Anche in Francia Le Maire sta puntando fondamentalmente a dare un forte segnale politico al Paese. La richiesta in Italia come in Francia è un impegno a non aumentare i listini per i prossimi mesi. È incomprensibile come, i difensori della posizione della stessa industria di marca, che giudica superfluo l’intervento perché prevedono che l’inflazione diminuirà per proprio conto rifiuti comunque di sostenere che questa tendenza va accompagnata con un atto politico condiviso. A me non sembra una buona idea. E, tra l’altro, qui da noi, non sono nemmeno previsti grossi interventi di censura per chi non dovesse attenersi.
Oltralpe, la paura delle reazioni popolari alle multinazionali ha reso tutti più ragionevoli. Qui da noi l’industria alimentare dimostra di non comprendere la posta in gioco quasi non fossimo in una situazione di grande affanno politico e sociale. Un’inflazione che scende nelle statistiche citate spesso a sproposito ma non nelle tasche delle famiglie con gli stipendi e le pensioni al palo chiede uno sforzo di comprensione e di responsabilità maggiori. Prima o poi lo capiranno tutti? Io credo che alla fine sarà così.
L’inflazione 2023 ha fatto un po’ comodo a tutti. Meno ovviamente ai consumatori soprattutto quelli a basso reddito. Al Governo per l’effetto sulle entrate IVA e sui conti pubblici. Alle imprese sia industriali che della GDO che hanno realizzato risultati economici interessanti (la tabella del FMI lo dimostra) al di là degli effetti sui volumi. Così come nell’industria non tutti i sottosettori hanno avuto gli stessi vantaggi. Il probabile calo nel trimestre prossimo non peserà allo stesso modo sui consumatori. Quindi l’accordo “politico” è altra cosa rispetto al “laissez faire” al mercato che propone chi è contrario all’accordo. Risolverà alla radice il problema sul tappeto? Certo che no. In Italia come in Francia. Rappresenta però un segnale di attenzione del Governo, un’assunzione di responsabilità condivisa con le imprese attraverso le loro associazioni di riferimento.

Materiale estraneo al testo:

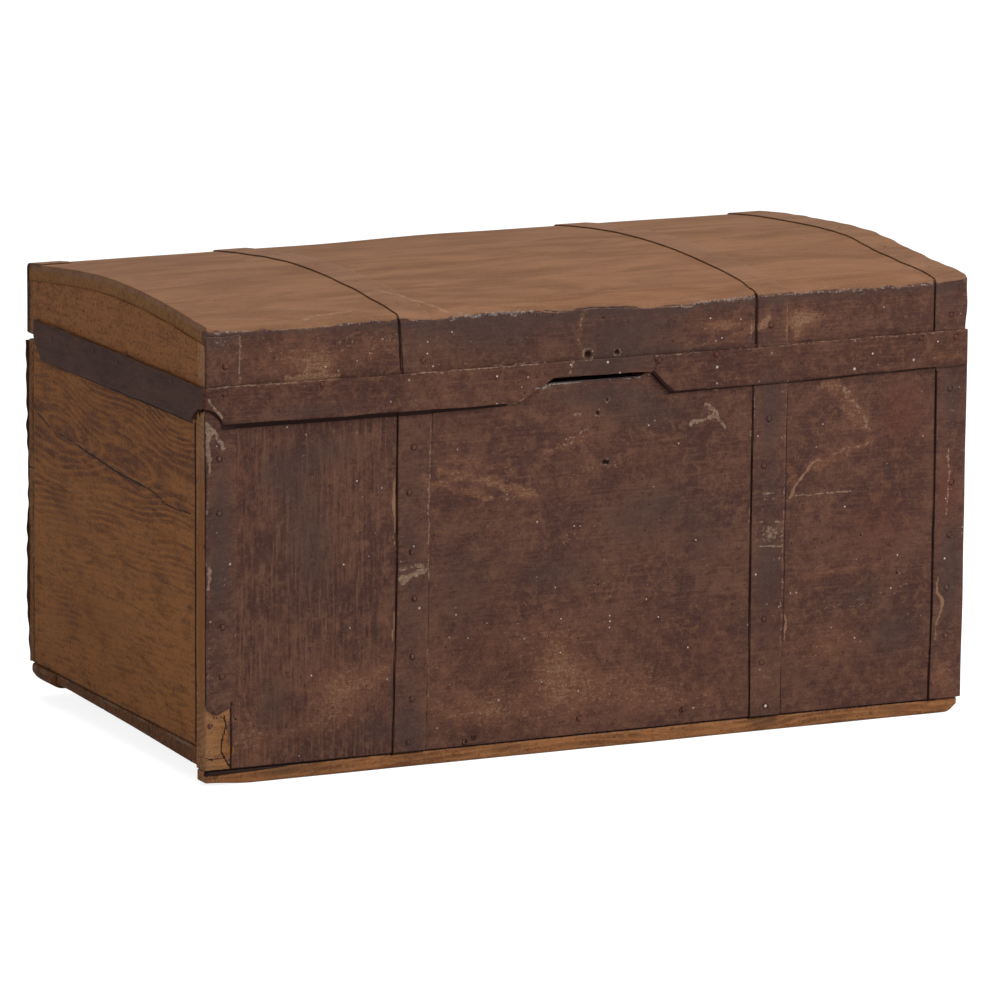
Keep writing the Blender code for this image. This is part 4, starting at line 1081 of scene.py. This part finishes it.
# %% Straps and corner irons up the case
FRONT_IRONS = {
    # node: heights where the width is given, left edge and right edge there, in mm
    "front_strap_left": ((15, 110, 200, 350), (-210.3, -208, -206.2, -207.5),
                         (-176.5, -175, -173.5, -173)),
    "front_strap_right": ((15, 110, 200, 350), (178.8, 178, 177.4, 177.6),
                          (211.6, 213, 213.2, 214)),
    "front_corner_iron_left": ((75, 150, 250, 350), (-408.6, -408.6, -408.4, -408.6),
                               (-378, -377, -377.4, -377)),
}
END_GAP = 0.0006
for seed, (node, (heights, lefts, rights)) in enumerate(FRONT_IRONS.items()):
    low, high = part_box(node)
    stations = np.arange(low.z + END_GAP, high.z - END_GAP, FINE)
    left_edge, right_edge = (np.interp(stations / MM, heights, side) * MM + CHALK_ZERO[0]
                             for side in (lefts, rights))
    grid, arris = iron_grid(FRONT * Y + stations[:, None] * Z, X, -Y,
                            left_edge + wander(stations, 0.05, 0.00035, 40 + seed),
                            right_edge + wander(stations, 0.06, 0.00035, 50 + seed))
    if "corner" in node:
        torn = 0.0026 * wobble(grid * X, 0.016, 4) + 0.0008 * wobble(grid * X, 0.004, 5)
        grid = grid + (torn * (1 - smooth(0.075, 0.088, grid[..., 2])))[..., None] * Z
    dress(node, grid, arris, "iron", ("front",), cover=1.3, along=2)

# %% Angle irons round the right corners, and the sprung one behind
LEG_X, LEG_Y = 0.0322, 0.0272
for side, wall, away, bent in (("front", FRONT, -Y, 0.0028), ("back", BACK, Y, 0.0003)):
    node = side + "_corner_iron_right"
    low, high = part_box(node)
    inner = RIGHT - LEG_X
    path, way, run = turn_path([(inner, wall, 0), (RIGHT + bent, wall, 0),
                                (RIGHT + LIFT, wall - away[1] * LEG_Y, 0)], 0.0015, FINE)
    out = np.cross(way, Z) if side == "front" else np.cross(Z, way)
    grid, arris = iron_grid(path, Z, out, low.z + END_GAP, high.z - END_GAP)
    points = grid.reshape(-1, 3)
    edge = (1 - smooth(inner, inner + 0.012, points[:, 0])) * (points[:, 0] < inner + 0.012)
    drift = np.interp(points[:, 2], (0.015, 0.1, 0.25, 0.35), (-0.0014, 0.0004, 0.0012, 0.0002))
    points[:, 0] += edge * (drift + wander(points[:, 2], 0.05, 0.0003, 61))
    dress(node, grid, arris, "iron", ("front",), cover=1.3 * in_front(points, 0.004), along=2)

node = "back_corner_iron_left"
low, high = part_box(node)
stations = np.arange(low.z, high.z, MEDIUM)
sprung = np.interp(stations, (0.02, 0.07, 0.10, 0.17, 0.20, 0.24, 0.30, 0.36),
                   (-1, 0.5, 1.8, 1.6, 0.4, 0.2, 1.8, 2.0)) * MM
grid, arris = iron_grid(BACK * Y + stations[:, None] * Z, X, Y,
                        low.x - sprung + wander(stations, 0.02, 0.0004, 87), high.x)
dress(node, grid, arris, "iron", along=2)
print("irons up the case:", len(FRONT_IRONS) + 3)


# %% [markdown]
# ### Irons over the lid
# The lid's outline is two walls, two rounded arrises and the arc of the crown. An iron over it
# is a strip carried along that outline. On a strap hinge the strip ends in a knuckle, rolled
# round the pin: there the strip narrows to its middle third and follows a circle.

# %% The outline of the lid and its knuckle
OUTLINE_STEP = 0.0016
LID_LOW, HINGE_LOW = 0.3724, 0.3772  # lower ends of the irons, and above a knuckle


def lid_outline(back_low=LID_LOW):
    """Path in (y, z) over the lid, with its outward directions: a chain of lines and arcs."""
    heart = np.array([MID_Y, CREST - CROWN_RADIUS])
    reach = sqrt((CROWN_RADIUS - EDGE_R) ** 2 - (FRONT + EDGE_R - MID_Y) ** 2)
    near, far = (np.array([y, heart[1] + reach]) for y in (FRONT + EDGE_R, BACK - EDGE_R))
    lean = atan2(*(near - heart)[::-1])
    rising, falling = (np.arange(low, near[1], OUTLINE_STEP) for low in (LID_LOW, back_low))
    chain = [(np.stack([rising * 0 + FRONT, rising], 1), np.tile([-1.0, 0], (len(rising), 1)))]
    for centre, radius, start, stop in ((near, EDGE_R, pi, lean), (heart, CROWN_RADIUS, lean, pi - lean),
                                        (far, EDGE_R, pi - lean, 0)):
        count = max(5, round(abs(stop - start) * radius / OUTLINE_STEP))
        angle = np.linspace(start, stop, count)
        out = np.stack([np.cos(angle), np.sin(angle)], 1)
        chain.append((centre + radius * out, out))
    chain = [(path[:-1], out[:-1]) for path, out in chain]
    chain.append((np.stack([falling * 0 + BACK, falling], 1)[::-1],
                  np.tile([1.0, 0], (len(falling), 1))))
    path, out = (np.concatenate([link[i] for link in chain]) for i in (0, 1))
    apart = np.linalg.norm(np.diff(path, axis=0), axis=1) > OUTLINE_STEP / 5
    apart = np.concatenate([[True], apart])
    return path[apart], out[apart]


def in_space(pairs):
    """(y, z) pairs as points in the plane x = 0."""
    return np.concatenate([np.zeros((len(pairs), 1)), pairs], 1)


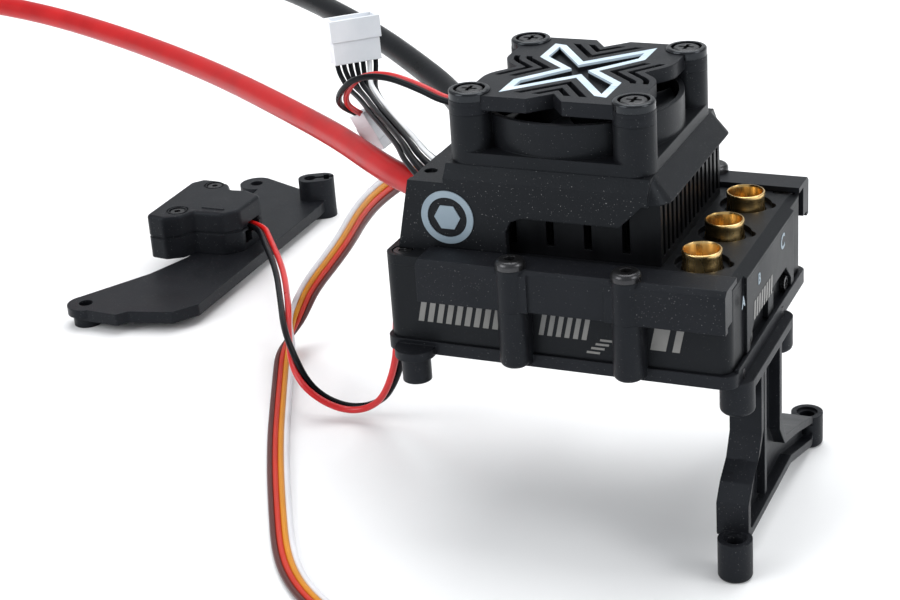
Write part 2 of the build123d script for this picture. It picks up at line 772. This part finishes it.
# ---------------------------------------------------------------- fan guard
def cross_face(spread):
    """The cross's outline on the fan's middle, grown or shrunk all round."""
    face = Pos(fan_centre_x, 0, 0) * make_face(Polyline(*inlay_outline, close=True))
    if spread:
        face = offset(face, amount=spread, kind=Kind.ARC if spread > 0 else Kind.INTERSECTION)
    return face


def cross_prism(spread, z0, z1):
    return extrude(Pos(0, 0, z0) * cross_face(spread), z1 - z0)


def guard_z():
    bottom = fan_top + guard_lift
    return bottom, bottom + guard_thickness


def fan_guard():
    z0, z1 = guard_z()
    square = block(fan_centre_x - guard_half, fan_centre_x + guard_half, -guard_half, guard_half,
                   z0 - 2, z1 + 2)
    plate = cross_prism(guard_reach, z0, z1) & square
    keep = block(fan_centre_x - 9.0, fan_centre_x + 9.0, -15.2, 15.2, z0 - 2, z1 + 2)
    keep += block(fan_centre_x - 25, fan_centre_x + 25, -6.0, 6.0, z0 - 2, z1 + 2)
    for inner, outer in ((1.5, 2.7), (4.0, 5.1)):
        slot = cross_prism(outer, z0 - 1, z1 + 1) - cross_prism(inner, z0 - 1.5, z1 + 1.5)
        plate -= slot & keep
    plate -= inlay_solid(inlay_depth)
    plate -= cross_prism(-inlay_width, z1 - 1.4, z1 + 1)
    boss_top = fan_top + boss_height
    for x, y in fan_posts():
        plate += rod(x, y, fan_top, boss_top, fan_post_radius)
    for x, y in fan_posts():
        plate -= rod(x, y, fan_top - 1, z1 + 1, fan_screw_radius + 0.1)
        plate -= rod(x, y, boss_top - 0.9, z1 + 1, cup_radius)
    return plate


def inlay_solid(depth):
    """A bright outline of the cross, sunk in the top."""
    z1 = guard_z()[1]
    return cross_prism(0, z1 - depth, z1) - cross_prism(-inlay_width, z1 - depth - 1, z1 + 1)


def guard_cups():
    z1 = fan_top + boss_height
    cups = []
    for x, y in fan_posts():
        cup = rod(x, y, z1 - 0.9, cup_top, cup_radius)
        cup = fillet(cup.edges().sort_by(Axis.Z)[-1], 0.5)
        cup -= rod(x, y, z1 + 0.2, cup_top + 1, cup_bore_radius)
        cup -= rod(x, y, z1 - 2, cup_top + 1, fan_screw_radius + 0.1)
        cups.append(cup)
    return group(cups)


def fan_screws():
    z1 = fan_top + boss_height
    screws = []
    for x, y in fan_posts():
        head = rod(x, y, z1 + 0.2, z1 + 1.6, fan_head_radius)
        head = fillet(head.edges().sort_by(Axis.Z)[-1], 0.5)
        shank = rod(x, y, cover_top - cover_roof, z1 + 0.2, fan_screw_radius)
        cross = block(x - 1.5, x + 1.5, y - 0.35, y + 0.35, z1 + 0.9, z1 + 3)
        cross += block(x - 0.35, x + 0.35, y - 1.5, y + 1.5, z1 + 0.9, z1 + 3)
        screws.append(head + shank - cross)
    return group(screws)


# ---------------------------------------------------------------- clamps
def side_clamp(side):
    """An L-shaped rail over one long side of the case, with a bump at each screw."""
    left = case_left + clamp_inset_left
    right = case_right - clamp_inset_right
    inner = side * (clamp_face - clamp_width)
    outer = side * clamp_face
    top = deck + clamp_top
    rail = block(left, right, min(inner, outer), max(inner, outer), deck, top)
    wall = side * (clamp_face - clamp_skirt)
    rail += block(left, right, min(wall, outer), max(wall, outer), deck - clamp_skirt_drop, top)
    rail -= over_yz([(outer + side, top + 1), (outer - side * 1.2, top + 1), (outer - side * 1.2, top),
                     (outer, top - 0.9), (outer + side, top - 0.9)], left - 1, right + 1)
    middle_left = clamp_screw_xs[0] + column_radius + 0.8
    middle_right = clamp_screw_xs[1] - column_radius - 0.8
    back = side * (clamp_face - 0.45)
    rail -= block(middle_left, middle_right, min(back, outer), max(back, outer + side), deck - 20, top + 1)
    y = side * clamp_screw_y
    for x in clamp_screw_xs:
        edge = side * half_case
        rail += rod(x, y, deck - clamp_skirt_drop, top, column_radius)
        rail += block(x - column_radius, x + column_radius, min(edge, y), max(edge, y),
                      deck - clamp_skirt_drop, top)
    for x in clamp_screw_xs:
        rail -= rod(x, y, deck - clamp_skirt_drop - 1, top + 1, clamp_screw_radius + 0.1)
    rail -= block(case_left, case_right, -half_case, half_case, case_bottom, deck)
    for x in (left + 1.0, right - 1.0):
        rail += block(x - 1.0, x + 1.0, min(wall, side * half_case), max(wall, side * half_case),
                      deck - clamp_skirt_drop + 1.0, top)
    return rail


def clamp_screws():
    screws = []
    top = deck + clamp_top
    for side in (-1, 1):
        for x in clamp_screw_xs:
            y = side * clamp_screw_y
            head = rod(x, y, top, top + clamp_head_height, clamp_head_radius)
            head = fillet(head.edges().sort_by(Axis.Z)[-1], 1.1)
            shank = rod(x, y, top - clamp_screw_length + 0.5, top, clamp_screw_radius)
            socket = extrude(Plane(origin=(x, y, top + 0.6)) * RegularPolygon(1.15, 6), 3)
            screws.append(head + shank - socket)
    return group(screws)


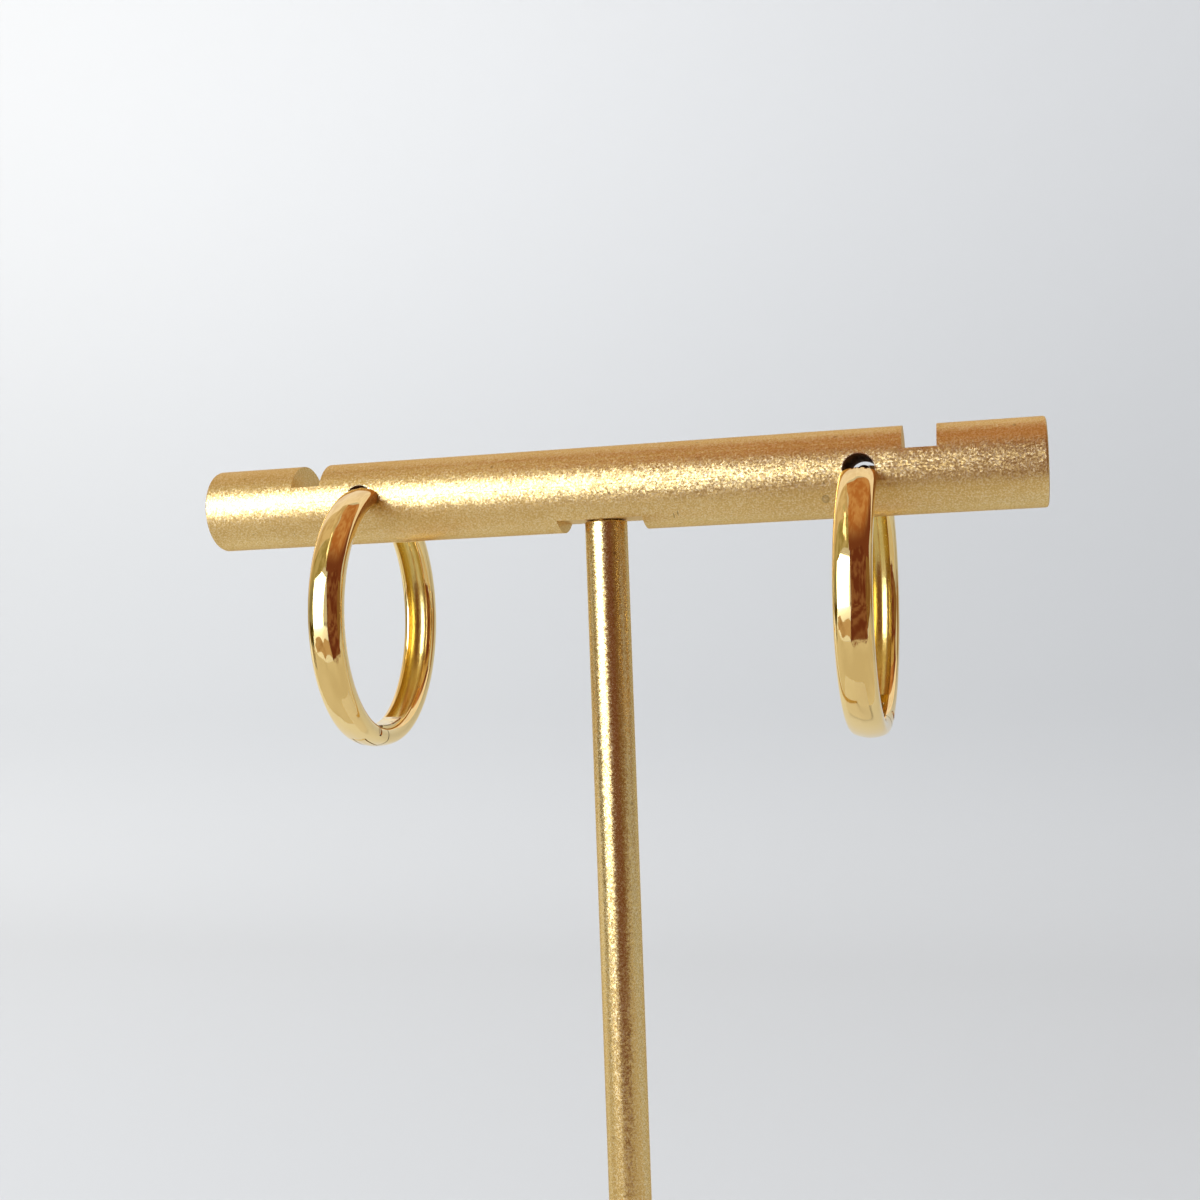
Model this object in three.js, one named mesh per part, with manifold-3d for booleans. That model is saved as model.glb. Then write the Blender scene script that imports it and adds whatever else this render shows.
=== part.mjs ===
// A pair of hinged hoop earrings hung on a small T-bar display stand.
// Millimetres, +Z up, crossbar along X, viewer on the -Y side.
// The origin is the centre of the base's underside.
import * as THREE from 'three';
import { mergeVertices } from 'three/addons/utils/BufferGeometryUtils.js';
import Module from 'manifold-3d';

const wasm = await Module();
wasm.setup();

const degree = Math.PI / 180;

// Stand
const standHeight = 120;
const barLength = 80;
const barRadius = 4;
const barEndChamfer = 0.25;
const slotWidth = 3;
const slotDepth = 2.4;
const slotInset = 9.25; // from the bar's end to the slot's outer wall
const leftHoleX = -23.5; // ear holes through the bar, as drilled on the real stand
const rightHoleX = 24;
const earHoleRadius = 1.4;
const flatLength = 8.2; // milled flat under the bar, where the upright meets it
const flatDepth = 1;
const uprightRadius = 2;
const spigotRadius = 1.4; // turned down at both ends of the upright
const spigotLength = 3;
const baseWidth = 80; // a rounded square plate
const baseCorner = 9;
const baseThickness = 5;
const baseChamfer = 0.6;
const fitClearance = 0.05; // round a spigot in its socket
const seatClearance = 0.1; // between faces that meet

// Band of a hoop, in section across its width
const hoopRadius = 12.75; // outside
const bandThickness = 1.8;
const bandWidth = 3.35;
const domeHeight = 1; // from the widest line of the section out to the crown
const domePower = 3.1; // superellipse exponent: a flat crown with round shoulders
const rimHalfWidth = 1; // flat inner rim
const channelWidth = 2; // hollow back
const channelWall = 0.6; // left between the hollow back and the crown

// Angles round a hoop run from its top over the front: 90 is nearest the viewer, 180 the bottom
const catchEndAngle = 15.5;
const postEndAngle = -28.5;
const channelEndMargin = 17.5; // solid metal round the foot of the ear post
const blockEndAngle = 199; // solid hinge block, from the hinge to here
const blockRise = 0.22; // the block stands this far inside the band
const catchChannelEndAngle = 147;

// Hinge
const pinAngle = 161.2;
const pinDepth = 1.1; // pin axis below the outside of the band
const pinRadius = 0.4;
const pinInset = 0.06; // pin ends below the band's sides
const pinClearance = 0.05;
const earRadius = 2.05; // ears of the catch half, round the pin
const earClearance = 0.12;
const knuckleRadius = 1.3; // round end of the tongue
const knuckleClearance = 0.15;
const tongueWidth = 1.1;
const hingeSlotWidth = 1.3; // between the ears, round the tongue
const tongueReach = 10; // degrees that the tongue's bar runs past the pin
const slotReach = 20; // degrees that the slot for it is cut into the block

// Ear post
const postRadius = 0.5;
const postDepth = 1.3; // post axis below the outside of the band
const postOverlap = 4.5; // degrees that the post's tip reaches into the catch half
const holeSeatGap = 0.15; // between the post and the edge of its hole
const barGap = 0.25; // between the catch half's end and the bar

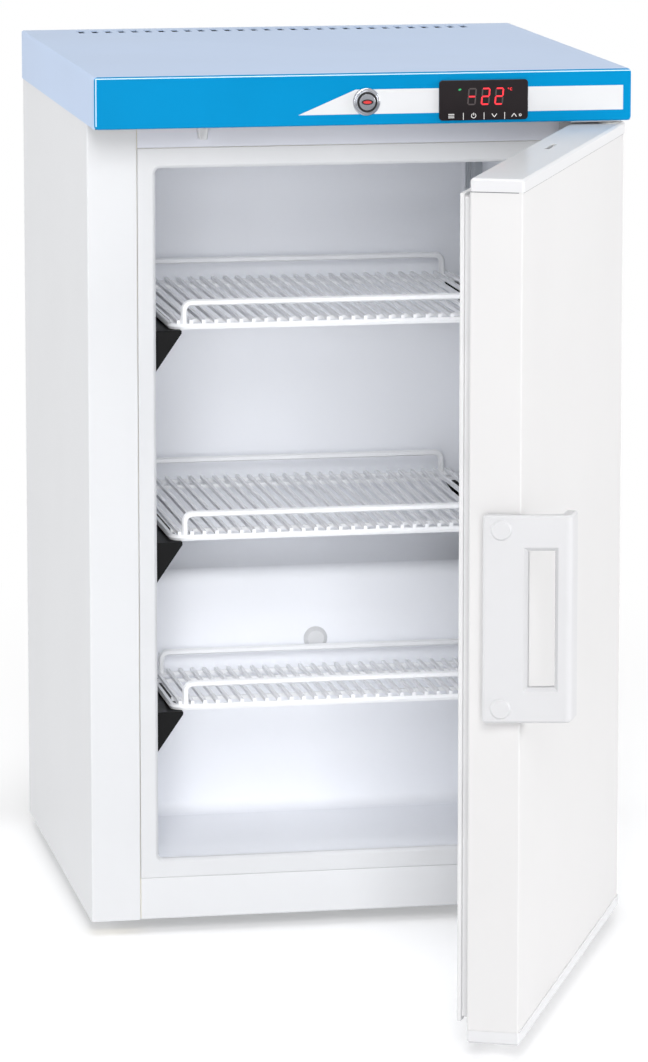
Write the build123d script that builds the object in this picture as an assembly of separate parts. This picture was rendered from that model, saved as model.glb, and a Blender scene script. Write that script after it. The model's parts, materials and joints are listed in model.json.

Certo il Governo ne menerà vanto. Probabilmente oltre il consentito. Ma tant’è. Quindi da ottobre un adesivo che segnali in modo chiaro ciò che è incluso nell’operazione, un paniere mirato che accompagni le scelte già in essere nella GDO da aggiungere alla card “dedicata a te” che, dal 18 luglio, i Comuni hanno inviato ai nuclei familiari con un ISEE fino a 15.000 euro con i requisiti previsti. Una postepay precaricata con l’importo di 382,50 euro. Nulla di stravolgente. Personalmente aggiungerei come deterrente un elenco di chi si chiama fuori. Come minacciano di fare in Francia. Ma so che non ci sarà.. L’autunno è ormai dietro l’angolo con tutte le incognite sul piano economico e sociale a cui si aggiungono quelle determinate dalla situazione geopolitica. Cerchiamo di non dimenticarlo.